The reading “The Mexican Crisis Anticipation At Micro-Level” deals with the emergence of crisis into Mexico and how it was anticipated by the firms at the micro level through making adjustments into their capital structure. The writer(s) is of the view that the Mexico mad rapid economic growth during the period of late 1980s and early 1900s as the trade as well as financial liberalization has allowed the growth to take place at more robust pace.
The Writer(s) has successfully demonstrated the fact that with the financial liberalization, the credit supply to the economy increased the exposure of banks to potentially risky projects as due to availability of easy credit, the quality of credit was compromised for earning more and more as banks started to shift their focus to being more market oriented rather than risk oriented.
However, as the political conflict in the country started to begin, the economy of the country started to feel the heat too as due to widening the external current account deficit as well as political instability forced economic conditions to take a U-turn as most of the economic indicators started to show adverse trends. The basic assumptions of the writer(s) are based on the studies which indicated that the crisis was not anticipated by most of the economic entities such as policy makers, banks and economic analysts who often based their analysis on the macroeconomic changes that took place during the period.

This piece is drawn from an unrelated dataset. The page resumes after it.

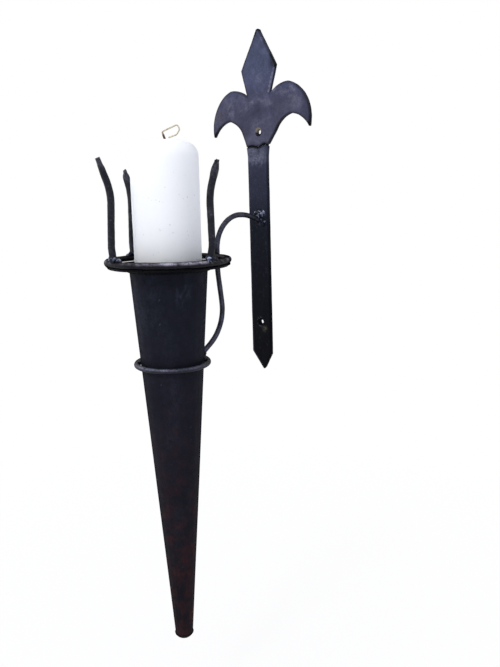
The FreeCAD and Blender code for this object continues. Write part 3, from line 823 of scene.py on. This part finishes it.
fall, kick = np.radians(sweep_deg), np.tan(np.radians(kick_deg))
end_y = axis_y + hoop_radius + (hoop_rod + 0.5) * np.cos(fall)
end_z = hoop_z + (hoop_rod + 0.5) * np.sin(fall)
sweep_z = (end_z + (drop_y + kick * kick_z - end_y) * np.tan(fall)) / (1 + kick * np.tan(fall))
sweep_y = drop_y + kick * (kick_z - sweep_z)
wall_y = -plate_thickness - 0.1
wall_end = (wall_y, wall_arch_z(wall_y))
wall_mid = (wall_y + arch_y) / 2
arm_step = 1.2
arm_run = np.concatenate([
    arc_points(wall_end, (wall_mid, wall_arch_z(wall_mid)), (arch_y, arm_top_z), arm_step),
    arc_points((arch_y, arm_top_z),
               (arch_y - arch_radius * np.sqrt(0.5), arm_top_z - arch_radius * (1 - np.sqrt(0.5))),
               (drop_y, arm_top_z - arch_radius), arm_step),
    rounded_run([(drop_y, arm_top_z - arch_radius), (drop_y, kick_z), (sweep_y, sweep_z), (end_y, end_z)],
                (kick_radius, sweep_radius), arm_step),
])
arm_path = np.insert(arm_run, 0, 0.0, axis=1)


def rod_part(path, sideways, radius, uneven, seed, highlight_way):
    """A hammered round rod: rings along the path, each point pushed out by lumps of two sizes.

    Along the side that faces the given way it carries a painted highlight, as the cube of how squarely it faces it.
    """
    end_depth, sides = 0.6, 28
    path, radius = domed(path, radius, end_depth, end_depth)
    rings, outward = along(path, np.array(sideways, float), radius, radius, sides)
    shift = uneven * (rough(rings, 7, seed, 2) + 0.4 * lumps(rings, 1.8, seed + 5))
    fade = np.minimum(radius / radius.max(), 1)[:, None]
    rings = rings + outward * (shift * fade)[..., None]
    facing = np.clip(outward @ np.array(highlight_way), 0, 1) ** 3
    return capped(rings, np.clip(0.45 * facing + 0.15 * shift / uneven, 0, 1))


arm_radius = np.full(len(arm_path), arm_rod - 0.05)
arm_part = rod_part(arm_path, (1, 0, 0), arm_radius, 0.08, 31, highlight_way=(0.75, -0.6, 0.28))
arm = piece("bracket_arm_skin", arm_part, "sconce", ["bracket_arm"])
arm.data.materials.append(drawn_finish)

# %% [markdown]
# The ring and the hoop are closed loops, so their rings of points wrap round both ways. The ring was
# bent from rougher bar than the rest: it is pitted, and its butt joint shows as a lump at the front left.
# Its upper front is rubbed silver, with a painted highlight along it.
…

However, most of the studies done so far on the issue dealt with the macroeconomic aspect of the crisis and failed to integrate the anticipating of crisis at the firm level. The writer(s) attempted to fill that gap by focusing on the anticipation of the crisis at the micro level by the firm through changes into their capital structure to reflect the economic changes taking place within the economy. While concluding the study, writer(s) argued that most of the firms did not anticipate such economic downturn, and it was something unexpected for them.
At the micro level, there were not so many changes to reflect the changing attitude of the firms to reflect more fully the prevalent economic conditions therefore they did not try to change their capital structure. Three Questions One of the fundamental questions which need to ask is whether the firm at micro level can anticipate such an economic change or not? Since Mexican economy was largely dependent upon the external flows therefore the reliance of the economy on the local firms was less.
Further due to the size of the firms, it was practically impossible for such firms to typically assess the impacts of changing economic trends due to lack of expertise in predicting such a behavior. The nature of SMEs indicates that at their individual level, they are nothing more than the expertise and skill of their owners. Therefore, if the owners are not well versed with the skill of assessing the change in the economic variables than it becomes more difficult to determine whether the firms have the ability to anticipate such changes?
Lastly, authors have completely failed to assess the anticipation of such an impact through variables other than capital structure. It may be difficult for firms to change their capital structure within short period of time given the fact that economic conditions were showing declining trends. Therefore, changing capital structure in such times may have added to the overall risk of the firms.